I would like to know where the WP ran in California. How far north, south, west and east. Did they run along any coast? How far south did they go? Thanks, Ben
Type Western Pacific into Google, then click on Western Pacific Historical Society.
If you don’t know how to Google, try http://www.wprrhs.org then click on Contents and take it from there.
WP’s main line ran south along SF Bay from Oakland to Fremont and then over Altamont Pass to Stockton where it connected w/ Santa Fe. From Stockton it ran north through Sacramento to Oroville where it turned east up the Feather River canyon to Salt Lake City, bypassing Reno to the north. For a strech between Winnemuca and Wells Nevada it parralled SP and SP ran trains of both RRs in one direction and WP the other.A branch ran south to Reno and another line cut off from the main E/W line in the Feather River Canyon at Kedie and ran north to Beiber where it connected w/ the Great Northern, making an alternate route (ATSF/WP/GN) to SP for N/S traffic. I don’t know if WP crews changed for GN at Bieber or at Klamath Fall Or. but WP equipment ran to KF.
Don’t forget the WP branch to San Jose, the Sacramento Northern, and the Tidewater Southern.

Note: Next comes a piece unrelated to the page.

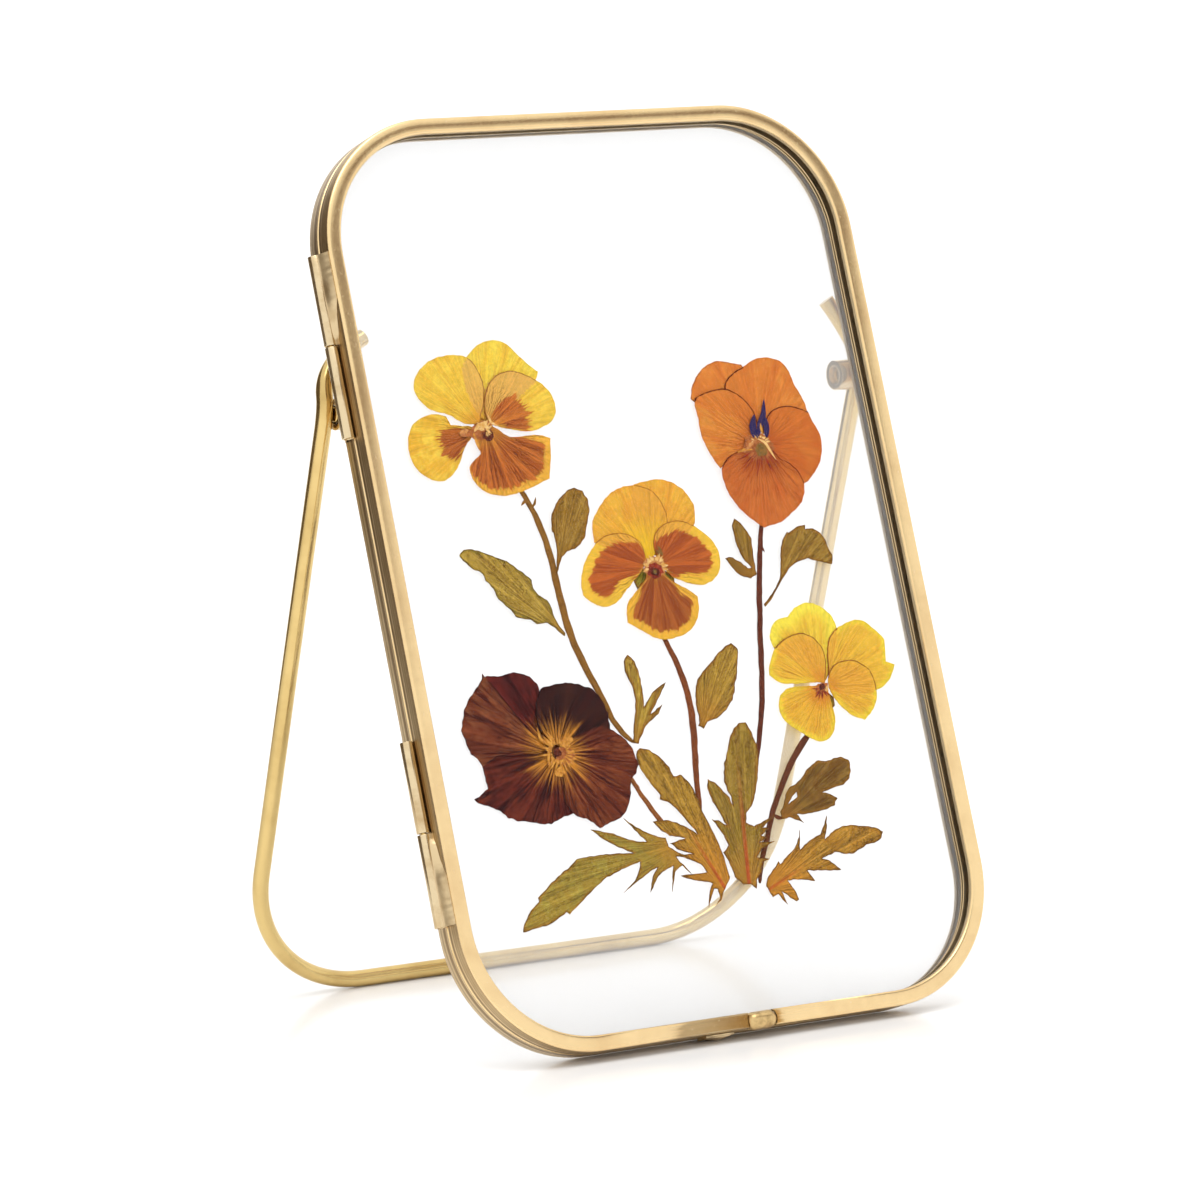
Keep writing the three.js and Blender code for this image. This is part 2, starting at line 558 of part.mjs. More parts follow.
// Leaves: [name, layer, colour, outline, holes].
const LEAVES = [
  ["leaf_toothed_left", 2, 0xaf8a35, [
    [-41.3, 95.1], [-40.4, 95.8], [-38.2, 95.8], [-35, 94.5], [-33, 93.5, 1], [-32.6, 92.9], [-31.3, 92.8],
    [-28.6, 90.5], [-26.8, 89, 1], [-27.2, 88.2], [-26, 86], [-24.3, 84.8], [-23.7, 83.2], [-23.4, 80.7],
    [-21.8, 78.3, 1], [-22.3, 77.8, 1], [-25, 80.4], [-27.5, 80.6, 1], [-27.8, 81.1], [-30.3, 81.7],
    [-31.7, 82.3, 1], [-32, 83.2], [-34.7, 85.9, 1], [-34.8, 87], [-36.7, 89.8, 1], [-36.1, 90.4],
    [-38.6, 91.8], [-40.9, 94.3],
  ]],
  ["leaf_oval_right", 2, 0x9d742c, [
    [-13.7, 105.7], [-12.1, 104.8], [-11.3, 102.2], [-12, 99.8], [-12.9, 98, 1], [-13, 97], [-14.4, 95.2],
    [-16.2, 94], [-18.7, 93.4], [-20.2, 91.4], [-21.2, 89.4, 1], [-21.4, 89.6, 1], [-20.5, 92.2], [-20, 95.2],
    [-20.2, 97.4, 1], [-20.5, 97.7, 1], [-20, 100.5, 1], [-19.6, 101], [-18.5, 102.9, 1], [-17.8, 103.5],
    [-15.6, 105.2],
  ]],
  ["leaf_three_fingered", 2, 0xaf8a35, [
    [-9.6, 73], [-8.2, 71.8], [-7.6, 68.5], [-8, 62.7, 1], [-5, 65.8], [-2.2, 66.9, 1], [-3.8, 64.9],
    [-6.9, 61.2, 1], [-4, 62.8, 1], [-4.6, 61.6], [-8.3, 59.3], [-10, 57.1], [-10.8, 56, 1], [-11.9, 56.2, 1],
    [-10.9, 59.6], [-9.6, 64], [-9.8, 67.4], [-10.6, 69.3], [-10.4, 72.2],
  ]],
  ["leaf_oval_middle", 2, 0xab812f, [
    [4, 57.4, 1], [3.1, 58.1, 1], [3.6, 59], [3.4, 61.6], [4.2, 65.6], [6.1, 68.1], [8.8, 69.9, 1],
    [9.3, 70.6], [10.8, 71.5, 1], [12.7, 72.8], [14.2, 73], [15, 72], [14.1, 68.4, 1], [13.8, 67],
    [12.9, 65.2, 1], [12, 62.8], [9.9, 60.6], [7.4, 59], [5, 58.5],
  ]],
  ["leaf_lobed_crown_left", 2, 0xb18735, [
    [3.3, 28.8, 1], [2.9, 32.8], [1.6, 37.9], [0.1, 42, 1], [-0.4, 45.2], [-2.2, 48.5], [-3.6, 49.5],
    [-4.7, 49.1, 1], [-5.2, 51], [-8.1, 54.2], [-11.2, 55.1], [-11.9, 53], [-10.1, 48.8], [-8.2, 45.8, 1],
    [-8.6, 45.1, 1], [-6.3, 44], [-3.4, 40.2], [-1.7, 37.7, 1], [-5.4, 40.1], [-8.6, 41.2], [-11, 41.1, 1],
    [-9.6, 39.3], [-8, 38.1, 1], [-4.6, 37.2, 1], [-8.2, 36.7, 1], [-6.2, 35], [-3.6, 34.2, 1],
    [-7.3, 34.2, 1], [-4.6, 33.2], [-2.4, 32], [-1.4, 30.4, 1], [-7.3, 30.3, 1], [-4.4, 29.1],
    [-0.7, 28.2, 1], [-1.7, 26.6], [-2.5, 23.8, 1], [-1.3, 26], [-0.6, 27, 1], [0.3, 27, 1], [0.3, 25.2],
    [-0.9, 23.9, 1], [0.7, 25], [1.7, 26.8], [3, 28.2, 1],
  ]],
  ["leaf_lobed_crown_middle", 1, 0xa27f2e, [
    [4.3, 28.8, 1], [3.8, 31.5], [2.8, 33.6, 1], [4.3, 34.6], [3.9, 36.4], [1.8, 40.2, 1], [3.4, 39.5],
    [4.7, 38.6, 1], [4.2, 40.2], [2.6, 43.6], [2.2, 46.7], [2.9, 47.9], [4.9, 45.8], [6.5, 43.8, 1],
    [6.9, 42.1, 1], [7, 43.6], [6.1, 46.7], [6.8, 50.2, 1], [7.6, 51.3], [9, 54.6], [11.4, 57.4], [13, 58],
    [14.2, 55.6], [14.9, 52.4, 1], [14.2, 48.6], [11.1, 41.7], [9.9, 41.1], [9.2, 38.6, 1], [9.8, 37.8],
    [15.8, 39.4, 1], [12.6, 37.3, 1], [14, 37, 1], [11.8, 35.9, 1], [13.2, 35.4, 1], [11.2, 34.6, 1],
    [14.7, 34.5, 1], [11.4, 33.3], [10, 31.9, 1], [12.8, 31.3, 1], [11.1, 30.9], [10.2, 28.8], [8.9, 27.6, 1],
    [8.6, 26, 1], [7.5, 27], [5.9, 27.2, 1],
  ]],
  ["leaf_lobed_long_left", 3, 0xab9138, [
    [-42.9, 23.8, 1], [-41.9, 25.8], [-40.1, 27.8], [-38.2, 29.1, 1], [-38.2, 29.9, 1], [-33.6, 33],
    [-30.1, 34.9, 1], [-29, 35.8], [-24, 36.2], [-16.4, 35.8, 1], [-20.6, 38], [-24.6, 41.1, 1],
    [-19.4, 39.6], [-15.4, 37.9], [-13, 37.5, 1], [-15.2, 40.2], [-17, 42.5, 1], [-13.4, 39.6],
    [-10.6, 38.2], [-8.7, 37.8, 1], [-8.6, 36.2], [-5.4, 34.2, 1], [-7.6, 33.8], [-5.9, 32.2],
    [-4.4, 30.2, 1], [-6.4, 32.2, 1], [-8, 31.4], [-9.6, 27.4, 1], [-8.9, 30.5], [-8.3, 32.5, 1],
    [-11.2, 31.4], [-14.3, 28, 1], [-13.5, 30.2], [-11.9, 32.5, 1], [-16.3, 30.6], [-20.3, 28.5, 1],
    [-16.4, 31.4], [-15.1, 34, 1], [-20.4, 32.7], [-24.1, 31.4, 1], [-28.5, 28.6], [-32.3, 26, 1],
    [-32.9, 26.4, 1], [-37, 24.7],
  ]],
  ["leaf_lobed_right", 2, 0xb5842f, [
    [10.9, 26.2, 1], [11.1, 27.3], [14, 29.8, 1], [14.7, 30.7, 1], [15, 30.1, 1], [18.2, 32.3],
    [19.6, 33.5], [20.8, 36, 1], [19.9, 32.3, 1], [23.5, 34.2], [25.3, 34.8], [27.4, 38.1, 1],
    [26.8, 35.4], [25.8, 33.6, 1], [28.7, 35.2], [31.4, 35.8], [34.3, 35.3, 1], [37.4, 34.8],
    [39.6, 33.2], [36.9, 31.7], [34.8, 31.5], [31.2, 30.1], [27.8, 30.9], [24.5, 30.1, 1],
    [26.4, 29.2], [28.3, 27.4, 1], [25.1, 27.6], [20.6, 28.2, 1], [22, 26, 1], [18.2, 26.8],
    [15.8, 26.8, 1], [17, 24.8], [17.6, 23, 1], [16.9, 22.6, 1], [14.1, 24.9, 1], [14.9, 22.1, 1],
    [13.2, 24.5, 1], [11.9, 24, 1], [11.4, 25.2],
  ]],
  ["leaf_paired_right", 2, 0x85602a, [
    [17.4, 38.5, 1], [17.3, 39.9, 1], [18.6, 41.5], [19.3, 43.1], [21, 44.7], [22.4, 45], [24.6, 46.9],
    [27.9, 48.8], [29.9, 48.4, 1], [32.2, 48.9], [34.7, 48.5], [34.9, 46.4], [33.5, 43.9], [30.6, 43.2],
    [27.4, 42.6, 1], [29.4, 42], [30.8, 40.8], [29, 39.6], [23.5, 38.9], [20.8, 39, 1], [22, 37.3, 1],
    [19.5, 38.5],
  ], [[[19.3, 41.1, 1], [21.7, 42.2, 1], [21.9, 43.4, 1], [20.3, 42.3]]]],
  ["leaf_paired_left", 2, 0x94702b, [
    [16.3, 89.5, 1], [17, 89.9], [18.6, 89.2], [20.8, 87.1, 1], [21.8, 87.2, 1], [20, 89.7], [19.3, 93],
    [19.4, 96], [20.1, 97], [21.4, 95.9], [23.1, 92.7, 1], [22.6, 88.8], [22.6, 85.9], [21.1, 85, 1],
    [18.4, 86.3],
  ]],
  ["leaf_fan_right", 2, 0x93702b, [
    [23, 79.3, 1], [22.8, 79.7, 1], [25.2, 81.8], [27.9, 85], [28.6, 88.2], [29.8, 91.6], [31.3, 93.4, 1],
    [31.8, 93.1, 1], [34, 94.4], [35.8, 94.5, 1], [35.5, 93.6, 1], [37.6, 93.6], [39.6, 91.7], [40, 89],
    [40.6, 88.1], [40.1, 86.3, 1], [37.5, 87.1], [34, 87.8], [30.2, 86.3], [27.4, 83.4], [24.3, 80.2],
  ]],
];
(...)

The Tidewater Southern ran from Stockton to Turlock, via Escalon, Modesto, and Ceres. It also had a branch to the sugar refinery in southern Manteca, this is now completely removed. Another branch that came off the the main west of Turlock and went down to Hilmar. It has been cut back to only a few miles to an agricultural chemical dealer, where there are some old locomotives preserved. When I was there in 2001(?) there was an SP SD9, two GE 44 ton switchers in WP Zypher scheme (lettered for Turlock Southern), there was more that I do not remember. The TS main track is still used except for the section through Modesto (removed).

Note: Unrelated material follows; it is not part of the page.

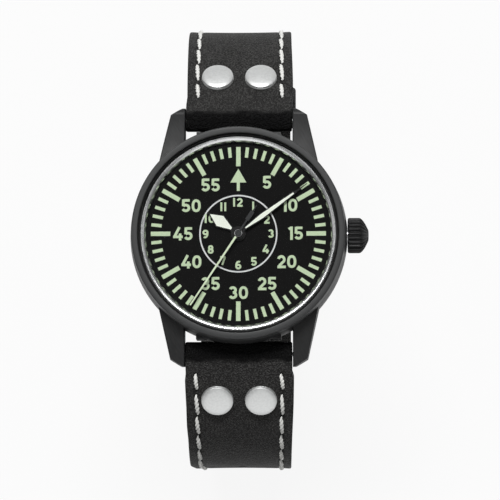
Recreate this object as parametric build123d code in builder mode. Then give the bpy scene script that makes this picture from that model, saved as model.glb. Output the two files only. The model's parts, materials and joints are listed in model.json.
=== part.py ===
from build123d import *
from math import acos, asin, atan2, cos, degrees, hypot, pi, radians, sin, sqrt
import os

# Pilot watch on a riveted leather strap, dial up, standing on its unbuckled strap.
# Origin: on the hands' axis, in the outer face of the case back.
# +X points to 3 o'clock and the crown, +Y to 12 o'clock, +Z out of the dial. Millimetres.

# Clearances
run = 0.04
seat_gap = 0.1
wheel_gap = 0.15
overrun = 1.0

# Case, built outwards from the movement: with these walls its radius comes to 20.0
movement_ring_width = 2.5
back_ledge = 1.05
case_wall = 3.45
case_low = 0.6
case_corner_width = 1.8
case_corner_height = 2.4
corner_bulge_share = 0.42
case_draft = 0.2
bezel_width = 1.5
bezel_height = 2.1
bezel_bevel = 0.2
bezel_draft = 0.15
bezel_lip = 0.45
bezel_seat_drop = 0.4
glass_seal_width = 0.35
glass_seal_drop = 0.6
glass_thickness = 1.4
glass_bevel = 0.2
glass_seat_height = 1.3
glass_ledge = 0.25
flange_width = 0.96
flange_land = 0.05
back_thickness = 1.0
back_skirt_height = 2.1
back_skirt_wall = 0.7
back_rim_width = 1.95
back_bevel = 0.35
key_slots = 6
key_slot_width = 2.4
key_slot_depth = 0.4
key_slot_length = 1.3
gasket_size = 0.45

# Lugs and spring bars
strap_width = 20.0
bar_overhang = 1.9
bar_height = 3.0
lug_root_width = 4.45
lug_root_sink = 0.3
lug_knee_width = 2.35
lug_knee_overhang = 0.5
lug_tip_width = 0.35
lug_tip_overhang = 2.1
lug_tip_top = 4.7
lug_low = 0.7
lug_tip_radius = 1.3
lug_bevel = 0.12
block_side_gap = 2.15
block_inset = 0.91
block_strap_gap = 0.4
block_low = 1.6
block_high = 6.2
bar_tube_radius = 0.9
bar_tube_wall = 0.25
bar_end_gap = 0.7
bar_tip_radius = 0.4
bar_tip_reach = 0.85
bar_shoulder_length = 1.4

# Crown
crown_radius = 3.3
crown_gap = 0.2
crown_grip = 2.1
crown_shoulder = 0.95
crown_length = 3.85
crown_shoulder_share = 0.76
crown_end_share = 0.28
crown_flutes = 24
flute_depth_share = 0.1
flute_angle_shares = (-0.5, -0.3, 0.3, 0.5)
crown_bevel = 0.3
crown_pocket_radius = 2.0
crown_pocket_depth = 1.6
tube_radius = 1.3
tube_bore = 0.72
tube_overhang = 1.2
crown_seal_width = 0.4

# Dial
dial_thickness = 0.4
dial_bore = 1.12
dial_foot_radius = 0.4
dial_foot_inset = 1.8
dial_foot_length = 1.0
dial_foot_angles = (62, 242)
mark_thickness = 0.06
mark_inset = 0.79
hours = 12
minutes = 60
hour_mark_length = 3.6
hour_mark_width = 0.82
minute_mark_length = 1.92
minute_mark_width = 0.6
arrow_tip_radius = 12.08
arrow_base_radius = 9.52
arrow_width = 2.96
arrow_stem_width = 0.56
arrow_stem_radius = 7.95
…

The Sacramento Northern had extensive tracks, I may have forgotten some of them. A line ran from West Sacramento to Chico (some of it used trackage rights on SP). It seems like there was a branch that ran from Marysville to the west. I think there was a branch from West Sacramento to Woodland. A branch from West Sacramento that ran south along the Sacramento River a few miles. There was a line that ran from West Sacramento through Yolo and Solano counties to the Sacramento/San Joaquin rivers delta. It seems like there was a car float there, to access the line in Contra Costa County. The Western Railway Museum is where this line crossed Highway 12. Then there was a line from Pittsburg (or Antioch) in Contra Costa County to just east of Martinez (I think).

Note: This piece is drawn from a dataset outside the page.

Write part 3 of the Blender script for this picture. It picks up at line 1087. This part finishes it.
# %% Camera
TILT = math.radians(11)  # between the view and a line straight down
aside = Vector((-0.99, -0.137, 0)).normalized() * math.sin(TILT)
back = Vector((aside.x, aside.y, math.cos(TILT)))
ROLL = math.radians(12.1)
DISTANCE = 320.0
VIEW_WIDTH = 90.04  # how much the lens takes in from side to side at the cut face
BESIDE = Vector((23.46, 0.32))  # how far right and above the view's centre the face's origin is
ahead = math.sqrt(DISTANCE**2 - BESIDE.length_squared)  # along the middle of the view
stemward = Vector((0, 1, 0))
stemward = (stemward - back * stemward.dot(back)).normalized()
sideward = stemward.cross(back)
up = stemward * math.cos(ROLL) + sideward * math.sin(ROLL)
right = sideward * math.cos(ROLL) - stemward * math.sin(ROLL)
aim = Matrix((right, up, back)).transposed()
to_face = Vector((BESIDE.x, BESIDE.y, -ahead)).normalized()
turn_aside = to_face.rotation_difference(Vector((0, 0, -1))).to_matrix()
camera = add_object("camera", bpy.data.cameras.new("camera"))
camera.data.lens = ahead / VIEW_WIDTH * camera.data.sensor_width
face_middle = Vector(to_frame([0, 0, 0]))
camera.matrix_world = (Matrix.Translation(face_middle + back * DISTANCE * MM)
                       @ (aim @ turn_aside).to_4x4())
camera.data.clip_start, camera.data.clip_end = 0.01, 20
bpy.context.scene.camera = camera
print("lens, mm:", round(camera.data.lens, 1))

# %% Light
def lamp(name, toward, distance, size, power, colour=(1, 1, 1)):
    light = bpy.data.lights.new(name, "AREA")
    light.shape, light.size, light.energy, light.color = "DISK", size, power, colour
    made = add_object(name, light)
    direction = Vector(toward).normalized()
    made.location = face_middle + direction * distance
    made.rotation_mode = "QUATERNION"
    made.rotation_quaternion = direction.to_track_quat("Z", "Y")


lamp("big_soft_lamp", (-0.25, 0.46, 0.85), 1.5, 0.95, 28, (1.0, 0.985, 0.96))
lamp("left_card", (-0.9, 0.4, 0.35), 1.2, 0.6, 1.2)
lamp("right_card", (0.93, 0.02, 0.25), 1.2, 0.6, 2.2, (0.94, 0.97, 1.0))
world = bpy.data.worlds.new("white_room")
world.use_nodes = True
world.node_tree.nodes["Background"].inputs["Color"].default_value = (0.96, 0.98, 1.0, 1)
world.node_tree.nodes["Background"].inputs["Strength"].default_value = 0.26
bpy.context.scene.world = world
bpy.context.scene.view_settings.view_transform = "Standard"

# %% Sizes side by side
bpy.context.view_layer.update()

The SN was a composite of the Northern Electric, which ran from Sacramento to Chico, and the Oakland Antioch & Eastern, which ran from Sacramento to Oakland (but not to Antioch, for various reasons.) They were originally an electric line, but started to dieselize after World War II and shut down their last electric segment (in Marysville/Yuba City) in 1964 or so. They used all their own trackage, but later on in the line’s life they started making use of other railroads’ trackage as their own track got into worse and worse condition.
There was a motorized ferry, the Ramon, that carried cars across Suisun Bay until 1954. A trestle collapse in 1951 pretty much ended the SN’s mainline running across the Bay, though, and trackage-rights deals proved cheaper than maintaining the mainline. There were also many branches off the SN, including short-lived lines to Vacaville and Davis, Colusa, Woodland (which is still in operation, formerly as the Yolo Short Line, between West Sacramento and Woodland) and the Holland Branch, which was freight-only and ran from south of West Sacramento to a bit south of Clarksburg.
After World War II, the SN’s dieselization resulted in tighter integration with WP–the SN bought most of its diesels from the WP, and used WP power when it needed extra muscle–and the WP borrowed SN diesels when necessary.
To answer a question, the closest the WP came to running along the coast were the lines to Oakland, which were near San Francisco Bay, but not along the ocean itself.